What gear, leader setup, and fish-handling practices are most important for summer saltwater fly fishing?

A solid summer setup starts with tackle matched to the species, wind, and fly size. For many inshore applications, 7- to 9-weight rods cover a wide range of conditions, while larger fish, heavy wind, or bigger flies may call for a 10-weight or heavier. Floating lines are excellent for flats, marshes, and surface-oriented fish, but intermediate or sinking lines become valuable around beaches, channels, inlets, and deeper structure. Reels should have a dependable drag and enough backing for strong, fast saltwater fish that can make long runs in warm conditions.

Leader selection should support both stealth and turnover. In clear summer water, longer leaders may help with spooky fish on shallow flats, while shorter, stronger leaders are often better for wind, docks, jetties, surf, and larger baitfish patterns. Fluorocarbon tippet is a common choice because of its abrasion resistance and sinking properties, particularly around shell, rocks, or bridge structure. The key is balancing delicacy with practicality. If your leader is too light, you may struggle to land fish quickly in hot water, and extended fights can be hard on them.
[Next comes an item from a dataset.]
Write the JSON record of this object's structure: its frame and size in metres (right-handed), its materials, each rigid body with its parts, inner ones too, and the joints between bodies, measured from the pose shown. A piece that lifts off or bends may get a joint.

Fish handling becomes especially important during summer because elevated water temperatures can increase stress and reduce recovery. Fight fish efficiently, keep them in the water as much as possible, wet your hands before touching them, and avoid long photo sessions. If a fish appears exhausted, support it gently in current until it kicks away strongly. Barbless hooks or crushed barbs can make release faster and safer for both fish and angler. Summer success is not only about catching fish, but also about treating them responsibly when conditions are toughest. Good gear, smart leader choices, and careful handling all contribute to better outcomes on the water.